### Set task:
Say how many lines in the data below contain the word "context", and give no other text.

### Materials provided:
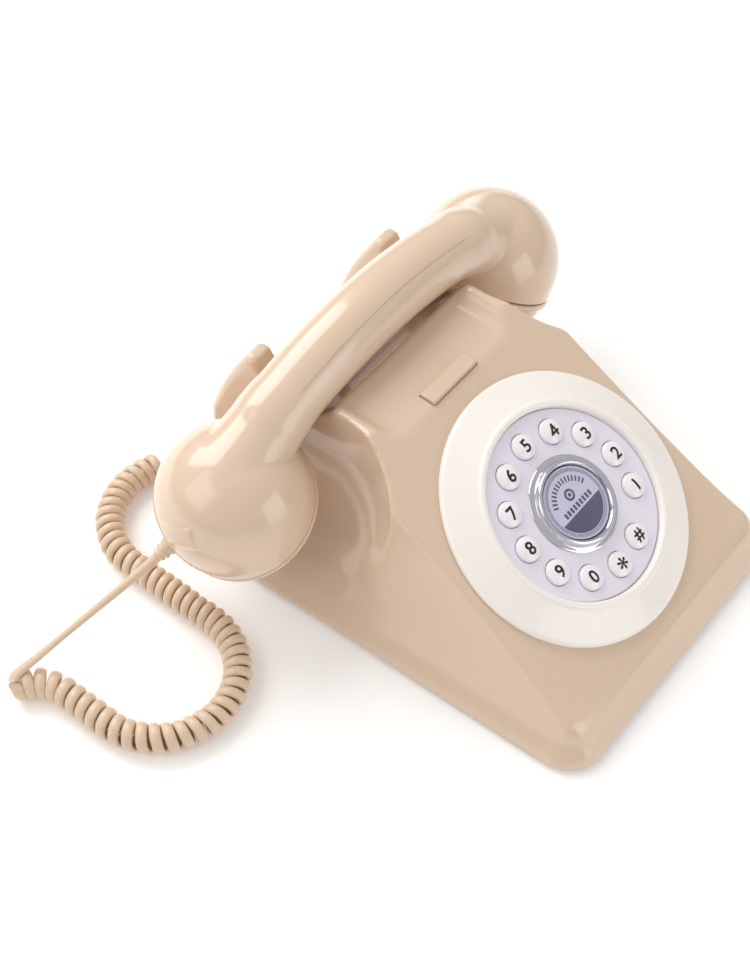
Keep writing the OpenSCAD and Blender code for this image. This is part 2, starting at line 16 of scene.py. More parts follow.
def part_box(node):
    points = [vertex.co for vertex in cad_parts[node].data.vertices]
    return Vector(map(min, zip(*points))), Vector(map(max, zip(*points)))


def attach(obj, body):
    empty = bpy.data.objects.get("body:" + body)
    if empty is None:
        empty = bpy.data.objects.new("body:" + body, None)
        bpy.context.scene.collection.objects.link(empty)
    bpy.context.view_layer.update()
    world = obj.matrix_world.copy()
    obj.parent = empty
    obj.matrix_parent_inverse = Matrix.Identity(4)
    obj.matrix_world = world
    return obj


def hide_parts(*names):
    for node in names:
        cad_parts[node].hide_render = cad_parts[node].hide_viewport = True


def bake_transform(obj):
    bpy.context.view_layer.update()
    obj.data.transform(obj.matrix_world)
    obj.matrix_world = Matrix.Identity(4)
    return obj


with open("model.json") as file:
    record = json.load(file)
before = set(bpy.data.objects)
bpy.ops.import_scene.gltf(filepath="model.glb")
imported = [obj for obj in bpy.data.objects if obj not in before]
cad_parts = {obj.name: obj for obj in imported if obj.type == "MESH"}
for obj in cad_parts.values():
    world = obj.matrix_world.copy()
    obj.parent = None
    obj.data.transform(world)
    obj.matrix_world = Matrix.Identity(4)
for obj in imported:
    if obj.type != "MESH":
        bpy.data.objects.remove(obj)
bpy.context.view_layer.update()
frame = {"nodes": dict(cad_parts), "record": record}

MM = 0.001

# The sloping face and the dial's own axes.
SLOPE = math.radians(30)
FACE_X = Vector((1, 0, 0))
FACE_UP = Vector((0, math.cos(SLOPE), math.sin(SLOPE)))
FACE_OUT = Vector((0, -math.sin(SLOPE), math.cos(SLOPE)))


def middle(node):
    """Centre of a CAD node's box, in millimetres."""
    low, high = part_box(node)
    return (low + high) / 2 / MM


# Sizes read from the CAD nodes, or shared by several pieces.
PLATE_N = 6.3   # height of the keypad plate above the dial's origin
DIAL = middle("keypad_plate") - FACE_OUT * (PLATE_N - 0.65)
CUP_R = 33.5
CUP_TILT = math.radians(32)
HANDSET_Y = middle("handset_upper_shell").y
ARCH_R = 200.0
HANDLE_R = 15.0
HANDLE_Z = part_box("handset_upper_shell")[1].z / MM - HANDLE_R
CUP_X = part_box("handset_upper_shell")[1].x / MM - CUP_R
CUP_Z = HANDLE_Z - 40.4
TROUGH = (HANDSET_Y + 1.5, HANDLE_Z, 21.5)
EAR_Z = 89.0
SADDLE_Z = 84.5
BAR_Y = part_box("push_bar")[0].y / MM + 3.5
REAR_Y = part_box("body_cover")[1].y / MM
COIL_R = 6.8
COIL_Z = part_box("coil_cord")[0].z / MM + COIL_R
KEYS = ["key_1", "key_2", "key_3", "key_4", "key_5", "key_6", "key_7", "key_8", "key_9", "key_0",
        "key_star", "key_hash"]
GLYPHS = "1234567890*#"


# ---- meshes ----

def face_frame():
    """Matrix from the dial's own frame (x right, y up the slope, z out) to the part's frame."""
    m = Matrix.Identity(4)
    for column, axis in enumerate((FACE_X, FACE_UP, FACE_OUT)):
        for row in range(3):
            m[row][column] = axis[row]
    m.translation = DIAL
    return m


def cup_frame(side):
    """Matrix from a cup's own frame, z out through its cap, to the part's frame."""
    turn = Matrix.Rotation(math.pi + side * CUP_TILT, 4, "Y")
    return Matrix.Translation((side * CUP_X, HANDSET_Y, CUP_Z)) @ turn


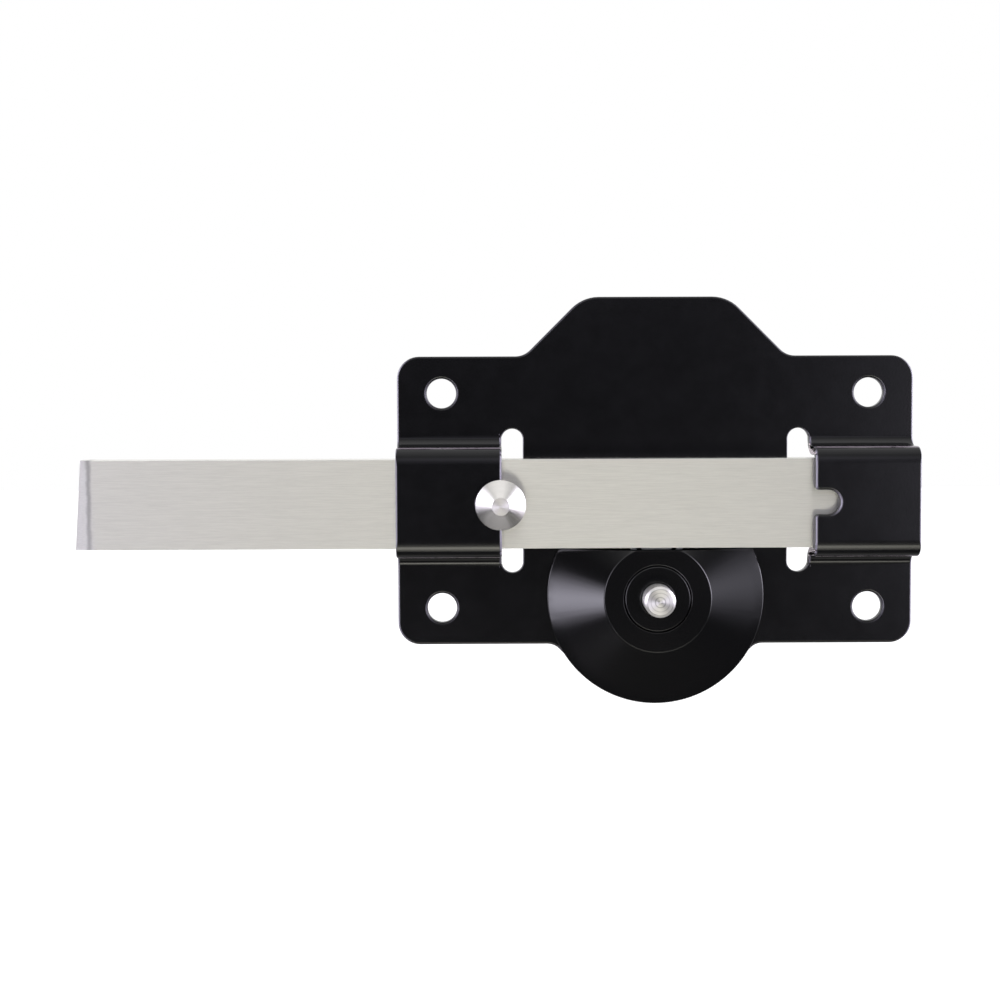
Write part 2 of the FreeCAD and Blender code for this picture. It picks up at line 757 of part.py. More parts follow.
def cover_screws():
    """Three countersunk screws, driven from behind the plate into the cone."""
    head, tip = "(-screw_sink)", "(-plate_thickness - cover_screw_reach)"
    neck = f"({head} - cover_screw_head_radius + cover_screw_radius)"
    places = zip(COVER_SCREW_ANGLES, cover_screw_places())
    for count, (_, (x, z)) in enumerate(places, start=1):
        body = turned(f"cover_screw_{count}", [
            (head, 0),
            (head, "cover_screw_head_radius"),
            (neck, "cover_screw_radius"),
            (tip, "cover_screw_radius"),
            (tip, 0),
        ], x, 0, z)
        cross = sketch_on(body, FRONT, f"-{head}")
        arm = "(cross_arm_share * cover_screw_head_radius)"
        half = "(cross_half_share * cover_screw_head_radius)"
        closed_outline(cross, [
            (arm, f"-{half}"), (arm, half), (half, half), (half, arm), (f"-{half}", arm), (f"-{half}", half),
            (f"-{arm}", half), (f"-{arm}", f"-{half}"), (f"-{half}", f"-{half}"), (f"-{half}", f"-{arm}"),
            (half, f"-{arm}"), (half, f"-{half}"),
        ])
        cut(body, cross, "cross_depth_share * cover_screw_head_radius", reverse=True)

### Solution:
4